Even to myself, my motivations for writing this piece are unclear, though they’ve grown clearer by writing, which is one of its benefits of producing your own language. On the one hand, I’ve been trying to say that clickbait does not deliver good, meaningful content, and on the other, I’ve been confessing that I’m as guilty as anyone of consuming loads of it. So this isn’t satire, where I set myself above an object of scorn; rather it aims for humor, where I/ we are the teller, the audience, and the butt of a soothing jest.

Another motivation was to throw my own words into the Internet’s din rather than to internalize more doses of din passively. My mind is very noisy most of the time, so I took a source of that noise — clickbait — and bent it to my will rather than bending once more to its. This motivation overlaps with a professional one. Time and tracking statistics will tell, but my guess is that this thought piece will generate more traffic and impressions than most others simply because I used a familiar and proven formula.

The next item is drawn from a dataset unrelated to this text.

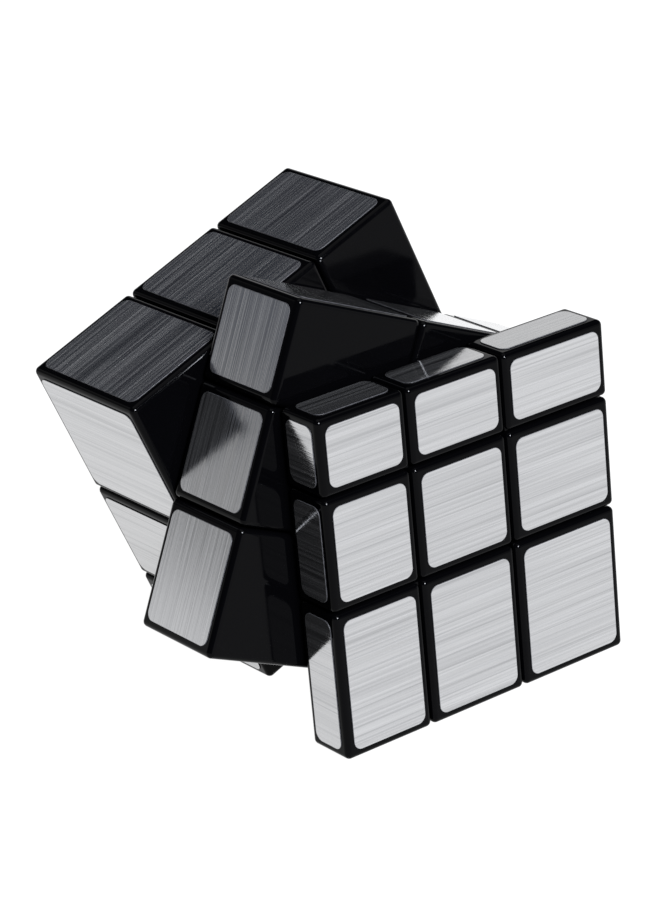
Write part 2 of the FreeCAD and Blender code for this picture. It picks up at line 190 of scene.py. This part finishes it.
# Features per millimetre along and across the brushing, detail, its roughness, and an offset
STREAKS = {
    "bands": (0.008, 0.5, 1, 0.5, 3),
    "scratches": (0.012, 2.2, 2, 0.6, 41),
    "hairs": (0.025, 3.6, 1, 0.5, 17),
    "scores": (0.012, 2.0, 1, 0.5, 55),
    "clouds": (0.02, 1.6, 3, 0.75, 63),
    "grooves": (0.012, 4.5, 1, 0.5, 77),
    "sheets": (0.004, 0.004, 0, 0.5, 9),
}


def brushed_foil():
    """Brushed metallised foil. U runs along the brushing and V across it, both in millimetres."""
    nodes = new_material("brushed_foil")
    where = nodes.add("ShaderNodeUVMap", uv_map="brushing").outputs["UV"]

    def streaks(name):
        """Noise drawn out along the brushing."""
        along, across, detail, roughness, offset = STREAKS[name]
        scale = {"Scale": (along, across, 1), "Location": (offset, offset, 0)}
        stretched = nodes.add("ShaderNodeMapping", {"Vector": where, **scale}).outputs["Vector"]
        inputs = {"Vector": stretched, "Scale": 1.0, "Detail": detail, "Roughness": roughness}
        noise = nodes.add("ShaderNodeTexNoise", inputs, noise_dimensions="2D")
        return noise.outputs["Fac"]

    fine = nodes.plus(nodes.times(streaks("scratches"), 0.45), nodes.times(streaks("hairs"), 0.4))
    mixed = nodes.plus(nodes.times(streaks("bands"), 0.15), fine)
    sheet_tone = nodes.ramp(streaks("sheets"), 0.3, 0.7, -0.06, 0.06)
    scores = nodes.ramp(streaks("scores"), 0.30, 0.38, -0.24, 0.0)
    colour = nodes.tones(
        nodes.plus(nodes.plus(mixed, sheet_tone), scores),
        (0.1, (0.365, 0.368, 0.375)),
        (0.37, (0.427, 0.43, 0.437)),
        (0.63, (0.51, 0.512, 0.518)),
    )
    haze = nodes.plus(mixed, nodes.times(streaks("clouds"), 0.8))
    relief = nodes.plus(nodes.times(streaks("grooves"), 0.5), nodes.times(mixed, 0.15))
    tangent = nodes.add("ShaderNodeTangent", direction_type="UV_MAP", uv_map="brushing")
    nodes.set(
        Base_Color=colour,
        Metallic=nodes.ramp(haze, 0.7, 1.1, 0.992, 0.965),
        Roughness=nodes.ramp(haze, 0.82, 1.06, 0.09, 0.15),
        Anisotropic=0.8,
        Anisotropic_Rotation=0.25,  # the grooves blur light across them
        Normal=nodes.bump(relief, 1.0, 0.02 * MM),
        Tangent=tangent.outputs["Tangent"],
    )
    return nodes.owner


def foil_rim():
    """The cut edge of a foil's clear film, a dull dark grey."""
    nodes = new_material("foil_rim")
    grain = nodes.noise(1500, 2)
    nodes.set(
        Base_Color=nodes.tones(grain, (0.35, (0.012, 0.012, 0.013)), (0.65, (0.022, 0.022, 0.024))),
        Specular_IOR_Level=0.2,
        Roughness=0.45,
    )
    return nodes.owner


def core_plastic():
    """Off-white moulded nylon, slightly mottled."""
    nodes = new_material("core_plastic")
    mottle = nodes.noise(700, 4)
    nodes.set(
        Base_Color=nodes.tones(mottle, (0.35, (0.56, 0.56, 0.53)), (0.65, (0.66, 0.66, 0.63))),
        Roughness=0.5,
        Normal=nodes.bump(mottle, 0.1, 0.1 * MM),
    )
    return nodes.owner


def steel():
    """Zinc-plated steel with a fine uneven sheen."""
    nodes = new_material("steel")
    grain = nodes.noise(2500, 3)
    nodes.set(
        Base_Color=nodes.tones(grain, (0.3, (0.42, 0.43, 0.45)), (0.7, (0.62, 0.62, 0.62))),
        Metallic=1.0,
        Roughness=nodes.ramp(grain, 0.3, 0.7, 0.22, 0.38),
    )
    return nodes.owner


MATERIALS = {
    "black_plastic": black_plastic(),
    "brushed_foil": brushed_foil(),
    "foil_rim": foil_rim(),
    "core_plastic": core_plastic(),
    "steel": steel(),
}
# Each CAD node gets the material that its slot names
SLOTS = {part["node"]: part["material_slot"] for part in frame["record"]["subparts"]}
for name, node in frame["nodes"].items():
    node.data.materials.clear()
    node.data.materials.append(MATERIALS[SLOTS[name]])

# ---- stickers -----------------------------------------------------------------------------------

front_turn, rear_turn = frame["joints"]
CORE = Vector(front_turn["pos_m"])
TURN_AXIS = Vector(rear_turn["axis"]).normalized()  # from front to rear
RIGHT_FACE = 30.5 * MM  # core centre to the right face of the solved cube
FACE_TOLERANCE = 1.0 * MM


def islands(mesh):
    """The separate solids of a mesh, each as an array of its corners' positions."""
    flat = np.empty(len(mesh.vertices) * 3)
    mesh.vertices.foreach_get("co", flat)
    points, inverse = np.unique(flat.reshape(-1, 3).round(7), axis=0, return_inverse=True)
    inverse = inverse.ravel()
    leader = list(range(len(points)))

    def leader_of(k):
        while leader[k] != k:
            leader[k] = leader[leader[k]]
            k = leader[k]
        return k

    for edge in mesh.edges:
        first, second = (leader_of(inverse[v]) for v in edge.vertices)
        leader[first] = second
    groups = {}
    for k, point in enumerate(points):
        groups.setdefault(leader_of(k), []).append(point)
    return [np.array(group) for group in groups.values()]


def outward_normal(plate):
    """The normal of a thin plate, pointing away from the core."""
    middle = plate.mean(axis=0)
    normal = Vector(np.linalg.svd(plate - middle)[2][2])
    return normal if normal.dot(Vector(middle) - CORE) > 0 else -normal


def is_along(normal, axis):
    """Whether a face looks along an axis. Every face does, or else is square to it."""
    return abs(normal.dot(axis)) > 0.5


def span_along(plate, direction):
    """How near and how far along a direction a plate reaches."""
    distances = plate @ np.array(direction)
    return float(distances.min()), float(distances.max())


def rounded_outline(half_length, half_width, radius):
    """Points round a rectangle with rounded corners, counter-clockwise."""
    points = []
    for quarter, (along, across) in enumerate(((1, 1), (-1, 1), (-1, -1), (1, -1))):
        centre = (along * (half_length - radius), across * (half_width - radius))
        for step in range(CORNER_STEPS + 1):
            angle = math.pi / 2 * (quarter + step / CORNER_STEPS)
            u = centre[0] + radius * math.cos(angle)
            v = centre[1] + radius * math.sin(angle)
            points.append((u, v))
    return points


def edge_profile():
    """The rings of a foil's edge from the bottom up: how far in from the outline, and how high."""
    straight = FOIL_THICKNESS - FOIL_EDGE
    levels = [(0.0, 0.0), (0.0, straight)]
    for step in range(1, EDGE_STEPS + 1):
        angle = math.pi / 2 * step / EDGE_STEPS
        inward = FOIL_EDGE * (1 - math.cos(angle))
        levels.append((inward, straight + FOIL_EDGE * math.sin(angle)))
    return levels


def add_foil(mesh, brushing, plate, grain, normal, draw):
    """One foil on a CAD plate's place: a rolled edge, and a UV map along the brushing."""
    across = normal.cross(grain)
    low_u, high_u = span_along(plate, grain)
    low_v, high_v = span_along(plate, across)
    base, _ = span_along(plate, normal)
    centre = grain * (low_u + high_u) / 2 + across * (low_v + high_v) / 2 + normal * base
    half_length, half_width = (high_u - low_u) / 2, (high_v - low_v) / 2
    start_u, start_v = draw.uniform(0, BRUSHING_SPREAD), draw.uniform(0, BRUSHING_SPREAD)
    rings = []
    for inward, height in edge_profile():
        outline = rounded_outline(half_length - inward, half_width - inward, FOIL_CORNER - inward)
        rings.append(
            [mesh.verts.new(centre + grain * u + across * v + normal * height) for u, v in outline]
        )
    faces = []
    for lower, upper in zip(rings, rings[1:]):
        for k in range(len(lower)):
            following = (k + 1) % len(lower)
            faces.append(mesh.faces.new((lower[k], lower[following], upper[following], upper[k])))
            faces[-1].smooth = True
            faces[-1].material_index = RIM_SLOT
    faces.append(mesh.faces.new(rings[-1]))
    faces.append(mesh.faces.new(rings[0][::-1]))
    for made in faces:
        for loop in made.loops:
            place = loop.vert.co - centre
            loop[brushing].uv = (
                place.dot(grain) / MM + start_u,
                place.dot(across) / MM + start_v,
            )


def make_stickers(body, node, seed):
    """All of a layer's foils as one piece.

    The grain runs from left to right on the front, rear, top and bottom of the solved cube, and
    from front to rear on its left and right sides.
    """
    plates = islands(frame["nodes"][node].data)
    normals = [outward_normal(plate) for plate in plates]
    rightward = next(
        normal
        for plate, normal in zip(plates, normals)
        if not is_along(normal, TURN_AXIS)
        and abs(span_along(plate, normal)[0] - CORE.dot(normal) - RIGHT_FACE) < FACE_TOLERANCE
    )
    order = sorted(range(len(plates)), key=lambda k: tuple(plates[k].mean(axis=0).round(4)))
    draw = random.Random(seed)
    mesh = bmesh.new()
    brushing = mesh.loops.layers.uv.new("brushing")
    for k in order:
        grain = TURN_AXIS if is_along(normals[k], rightward) else rightward
        add_foil(mesh, brushing, plates[k], grain, normals[k], draw)
    data = bpy.data.meshes.new(node + "_foils")
    mesh.to_mesh(data)
    mesh.free()
    piece = bpy.data.objects.new(node + "_foils", data)
    bpy.context.scene.collection.objects.link(piece)
    data.materials.append(MATERIALS["brushed_foil"])
    data.materials.append(MATERIALS["foil_rim"])
    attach(piece, body)
    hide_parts(node)


for seed, body in enumerate(frame["record"]["behaviour"]["bodies"]):
    make_stickers(body, body + "_stickers", seed)

make_camera()

# ---- studio -------------------------------------------------------------------------------------

SUN_FROM = Vector((-0.12, -0.82, 0.55))
SUN_WIDTH = 22  # degrees
SUN_STRENGTH = 18.0
SUN_COLOUR = (0.9, 0.93, 1.0)

BACKDROP_TURN = math.radians(60)  # of its centre, from +Y towards +X
BACKDROP_AHEAD = (math.sin(BACKDROP_TURN), math.cos(BACKDROP_TURN))
BACKDROP_EDGE = (-0.22, 0.35)  # cosines of the angles off its centre where it is dark and bright
BACKDROP_LEAST = 0.08  # its brightness beyond the dark edge
BACKDROP_TOP = (0.385, 0.47)  # the sines of the elevations where it fades out
HORIZON_GLOW = 0.42
HORIZON_TOP = 0.045  # sine of the elevation where the horizon's glow ends
LAMP_EDGE = (0.84, 0.92)  # the sines of the elevations where the overhead light fades in
ROOM_LIGHT = 0.03
ROOM_TINT = (0.8, 0.9, 1.2, 1)
TINTED_BELOW = 0.3  # the brightness from which the room's light is white
LEAST_LEVEL_SQUARED = 0.001  # keeps straight up and straight down off a division by zero

FLOOR_SIZE = 12  # metres
FLOOR_GREY = 0.035
FLOOR_FADE = (0.5, 2.2)  # metres from the puzzle
FLOOR_PAINTED_SHADE = 0.88  # painted shade of the floor's glow, far off, on the side away from the backdrop


def towards_backdrop(nodes, x, y, length):
    """The cosine of the angle between a level vector and the backdrop's centre."""
    ahead = nodes.plus(nodes.times(x, BACKDROP_AHEAD[0]), nodes.times(y, BACKDROP_AHEAD[1]))
    return nodes.maths("DIVIDE", ahead, length)


def make_floor():
    """A wide white table that glows evenly near the puzzle; further off, on the side away from the backdrop,
    painted shade dims its glow.
    """
    bpy.ops.mesh.primitive_plane_add(size=FLOOR_SIZE)
    floor = bpy.context.object
    floor.name = "floor"
    nodes = new_material("floor")
    where = nodes.add("ShaderNodeTexCoord").outputs["Object"]
    distance = nodes.add("ShaderNodeVectorMath", {0: where}, operation="LENGTH").outputs["Value"]
    x, y, _ = nodes.add("ShaderNodeSeparateXYZ", {0: where}).outputs
    facing = towards_backdrop(nodes, x, y, distance)
    # painted shade: far off, on the side away from the backdrop, the floor's glow is dimmed
    painted_shade = nodes.ramp(facing, *BACKDROP_EDGE, FLOOR_PAINTED_SHADE, 0.0)
    far = nodes.ramp(distance, *FLOOR_FADE, 0.0, 1.0)
    nodes.set(
        Base_Color=(FLOOR_GREY, FLOOR_GREY, FLOOR_GREY, 1),
        Roughness=0.95,
        Specular_IOR_Level=0.1,
        Emission_Color=(1, 1, 1, 1),
        Emission_Strength=nodes.maths("SUBTRACT", 1.0, nodes.times(far, painted_shade)),
    )
    floor.data.materials.append(nodes.owner)


def make_sun():
    """The soft light at the front, which makes the bright dots on the cubies' corners."""
    data = bpy.data.lights.new("key", "SUN")
    data.energy = SUN_STRENGTH
    data.color = SUN_COLOUR
    data.angle = math.radians(SUN_WIDTH)
    sun = bpy.data.objects.new("key", data)
    sun.rotation_euler = SUN_FROM.to_track_quat("Z", "Y").to_euler()
    bpy.context.scene.collection.objects.link(sun)


def make_world():
    """A white backdrop on the right, a glow all round the horizon and a soft light overhead.

    The rest of the room is dark and a little blue.
    """
    world = bpy.data.worlds.new("studio")
    nodes = Nodes(world, "Background")

    def fade(value, *limits):
        return nodes.ramp(value, *limits, shape="SMOOTHSTEP")

    direction = nodes.add("ShaderNodeTexCoord").outputs["Generated"]
    x, y, z = nodes.add("ShaderNodeSeparateXYZ", {0: direction}).outputs
    level_squared = nodes.maths("SUBTRACT", 1.0, nodes.times(z, z))
    level = nodes.maths("SQRT", nodes.maths("MAXIMUM", level_squared, LEAST_LEVEL_SQUARED))
    facing = towards_backdrop(nodes, x, y, level)
    side = fade(facing, *BACKDROP_EDGE, BACKDROP_LEAST, 1.0)
    low = fade(z, *BACKDROP_TOP, 1.0, 0.0)
    horizon = fade(z, 0.0, HORIZON_TOP, HORIZON_GLOW, 0.0)
    overhead = fade(z, *LAMP_EDGE, 0.0, 1.0)
    glow = nodes.plus(nodes.times(side, low), nodes.plus(horizon, overhead))
    tint = nodes.add("ShaderNodeMix", data_type="RGBA", clamp_factor=True)
    nodes.put(tint.inputs[0], fade(glow, 0.0, TINTED_BELOW, 0.0, 1.0))
    tint.inputs["A"].default_value = ROOM_TINT
    tint.inputs["B"].default_value = (1, 1, 1, 1)
    nodes.set(Strength=nodes.plus(glow, ROOM_LIGHT), Color=tint.outputs["Result"])
    bpy.context.scene.world = world


make_floor()
make_sun()
make_world()
bpy.context.scene.view_settings.view_transform = "Standard"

So a personal and professional experiment with form is afoot. If you’ll permit the conceit of aligning myself with true genius: Marcel Duchamp’s readymades taught us that we can give meaningless objects — or objects with a limited meaning — fresh, profound significance. A urinal can become a fountain. A clicklist can become a joke list or a list of aphorisms. It can also be the format and basis for meaningful content marketing.

If you made it this far, I salute you. Our attention spans are no longer built for 1000+ words, particularly after we are promised light entertainment. My apologies for going all serious and motivational-speaker and a little sentimental at the end. I’m out! Gotta go shake some eggs!